In his book, The Design of Everyday Things, Don Norman explores our relationship with everyday objects and how the very fundamental concepts of design influence this relationship. He mentions how people tend to blame themselves when they can’t get the hang of an everyday object, the working of which is supposed to be easy to figure out. For example, when freshmen just arrived on campus, even figuring out how the various doors on campus worked was a challenge. When should we push, and when should we pull? It took some time to finally figure it out, but when we hadn’t, even the act of opening and closing doors made some feel inadequate. Norman says that this tendency to feel inadequate for not operating something simple correctly is misguided. Most of the time, it is poor design at fault, and not the user. This leads him into talking about the central theme of the chapter: design flaws in everyday objects are often responsible for user difficulties.

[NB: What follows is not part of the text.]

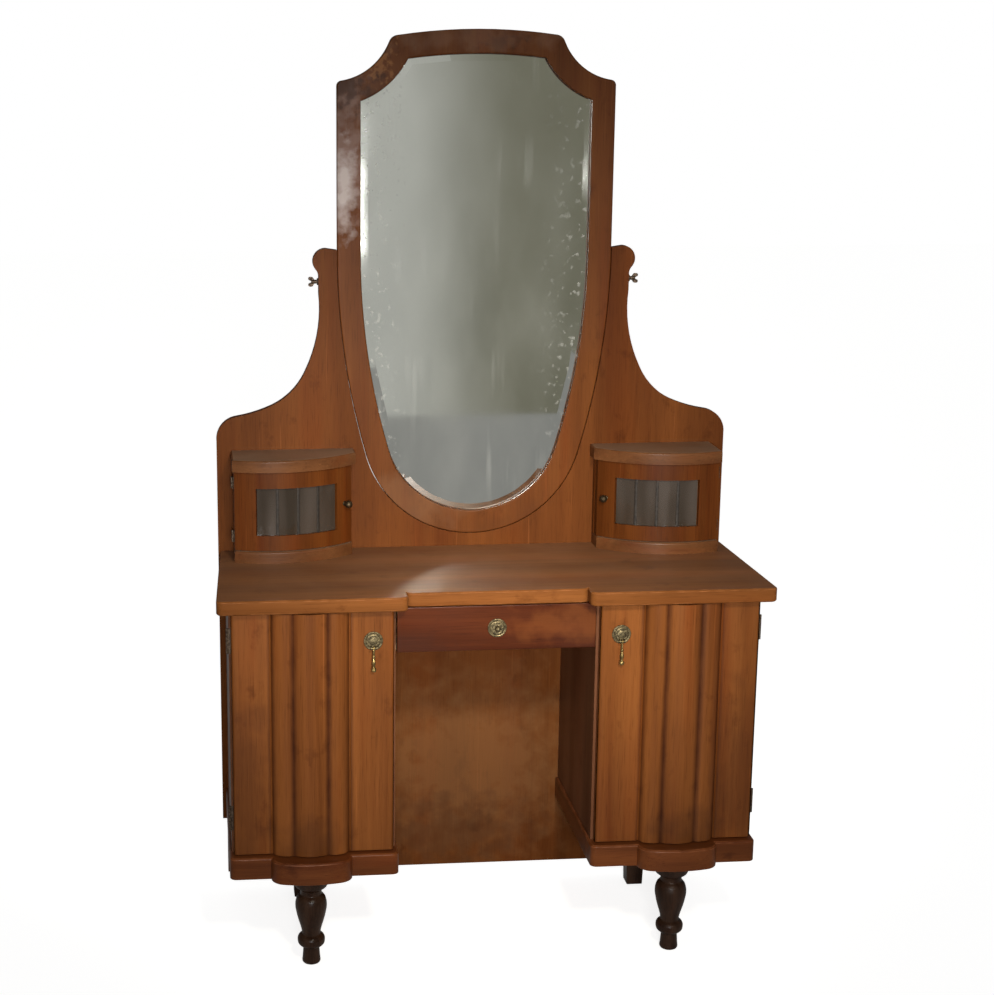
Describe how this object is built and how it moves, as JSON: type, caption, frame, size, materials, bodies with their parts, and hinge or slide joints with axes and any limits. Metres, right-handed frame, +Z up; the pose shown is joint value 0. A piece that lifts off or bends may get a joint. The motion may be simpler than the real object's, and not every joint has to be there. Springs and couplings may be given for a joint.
{
  "type": "dressing table with mirror",
  "caption": "Wooden dressing table on turned feet with reeded cupboard doors, a kneehole drawer, bowed glazed side cabinets and a tilting bevelled mirror.",
  "frame": {"origin": "centre of the bounding box in plan, on the floor", "axes": "+X to the right as one faces the mirror, +Y from the front to the wall, +Z up"},
  "size_m": [1.076, 0.4225, 1.8084],
  "materials": {
    "case_wood": "varnished, worn",
    "top_wood": "varnished, satin",
    "edge_wood": "varnished, worn",
    "door_wood": "varnished, satin",
    "drawer_wood": "varnished, dark",
    "board_wood": "varnished, worn",
    "frame_wood": "varnished, satin",
    "foot_wood": "dark varnish",
    "inside_wood": "bare",
    "aged_brass": "tarnished",
    "hinge_iron": "dark, worn",
    "silvered_glass": "polished, bevelled",
    "window_glass": "clear, dusty",
    "came_metal": "dark, dull"
  },
  "bodies": {
    "carcass": {"base_rear_rails": "inside_wood", "cabinet_hinge_leaves": "hinge_iron", "drawer_runners": "inside_wood", "kneehole_rail": "drawer_wood", "left_back_board": "board_wood", "left_cabinet_base": "edge_wood", "left_cabinet_cap": "edge_wood", "left_cabinet_sides": "case_wood", "left_front_foot": "foot_wood", "left_inner_side": "case_wood", "left_outer_side": "case_wood", "left_pedestal_floor": "inside_wood", "left_plinth": "edge_wood", "left_shelf": "inside_wood", "pedestal_hinge_leaves": "hinge_iron", "plinth_returns": "edge_wood", "rear_feet": "foot_wood", "right_back_board": "board_wood", "right_cabinet_base": "edge_wood", "right_cabinet_cap": "edge_wood", "right_cabinet_sides": "case_wood", "right_front_foot": "foot_wood", "right_inner_side": "case_wood", "right_outer_side": "case_wood", "right_pedestal_floor": "inside_wood", "right_plinth": "edge_wood", "right_shelf": "inside_wood", "shelf_pegs": "inside_wood", "table_top": "top_wood", "top_rails": "inside_wood"},
    "right_door": {"right_door": "door_wood", "right_door_hinge_leaves": "hinge_iron", "right_handle_plate": "aged_brass"},
    "left_door": {"left_door": "door_wood", "left_door_hinge_leaves": "hinge_iron", "left_handle_plate": "aged_brass"},
    "right_drop": {"right_drop_pull": "aged_brass"},
    "left_drop": {"left_drop_pull": "aged_brass"},
    "drawer": {"drawer_front": "drawer_wood", "drawer_sides": "inside_wood", "drawer_back": "inside_wood", "drawer_bottom": "inside_wood", "drawer_knob": "aged_brass"},
    "right_cabinet_door": {"right_cabinet_door": "door_wood", "right_cabinet_panes": "window_glass", "right_cabinet_cames": "came_metal", "right_cabinet_knob": "aged_brass", "right_cabinet_door_leaves": "hinge_iron"},
    "left_cabinet_door": {"left_cabinet_door": "door_wood", "left_cabinet_panes": "window_glass", "left_cabinet_cames": "came_metal", "left_cabinet_knob": "aged_brass", "left_cabinet_door_leaves": "hinge_iron"},
    "mirror": {"mirror_frame": "frame_wood", "mirror_glass": "silvered_glass", "mirror_backing": "inside_wood", "mirror_clips": "hinge_iron"},
    "right_screw": {"right_wing_screw": "hinge_iron"},
    "left_screw": {"left_wing_screw": "hinge_iron"}
  },
  "joints": [
    {"name": "right_door_hinge", "type": "hinge", "parent": "carcass", "child": "right_door", "pos_m": [0.5179, -0.14195, 0.49], "axis": [0, 0, 1], "range_deg": [0, 100]},
    {"name": "left_door_hinge", "type": "hinge", "parent": "carcass", "child": "left_door", "pos_m": [-0.5179, -0.14195, 0.49], "axis": [0, 0, -1], "range_deg": [0, 100]},
    {"name": "drawer_slide", "type": "slide", "parent": "carcass", "child": "drawer", "axis": [0, -1, 0], "range_m": [0, 0.25]},
    {"name": "right_cabinet_hinge", "type": "hinge", "parent": "carcass", "child": "right_cabinet_door", "pos_m": [0.49916, 0.1172, 0.8655], "axis": [0, 0, 1], "range_deg": [0, 95]},
    {"name": "left_cabinet_hinge", "type": "hinge", "parent": "carcass", "child": "left_cabinet_door", "pos_m": [-0.49916, 0.1172, 0.8655], "axis": [0, 0, -1], "range_deg": [0, 95]},
    {"name": "mirror_tilt", "type": "hinge", "parent": "carcass", "child": "mirror", "pos_m": [0, 0.19975, 1.3134], "axis": [1, 0, 0], "range_deg": [-15, 15]},
    {"name": "right_drop_swing", "type": "hinge", "parent": "right_door", "child": "right_drop", "pos_m": [0.24, -0.17075, 0.657], "axis": [-1, 0, 0], "range_deg": [0, 80]},
    {"name": "left_drop_swing", "type": "hinge", "parent": "left_door", "child": "left_drop", "pos_m": [-0.24, -0.17075, 0.657], "axis": [-1, 0, 0], "range_deg": [0, 80]},
    {"name": "right_screw_turn", "type": "hinge", "parent": "carcass", "child": "right_screw", "pos_m": [0.3, 0.19975, 1.3134], "axis": [1, 0, 0], "continuous": true},
    {"name": "left_screw_turn", "type": "hinge", "parent": "carcass", "child": "left_screw", "pos_m": [-0.3, 0.19975, 1.3134], "axis": [1, 0, 0], "continuous": true}
  ]
}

Norman says that merely making something work is not enough; the designer needs to think of the user’s psychology while curating the design. He discusses the importance of designing objects that are intuitive and easy to use without requiring extensive instructions or training. He suggests that design should follow from mental models that simply present what the object should accomplish. He also recommends objects being conversational – they should be able to correct the user and provide feedback on their actions so the user can better understand how to interact with the object effectively.
Personally, I agree with Norman’s view. There is no need to over-complicate what can be done using simple sequences. Design should always be user-centered, perhaps with the exception of objects that are more artistic than functional.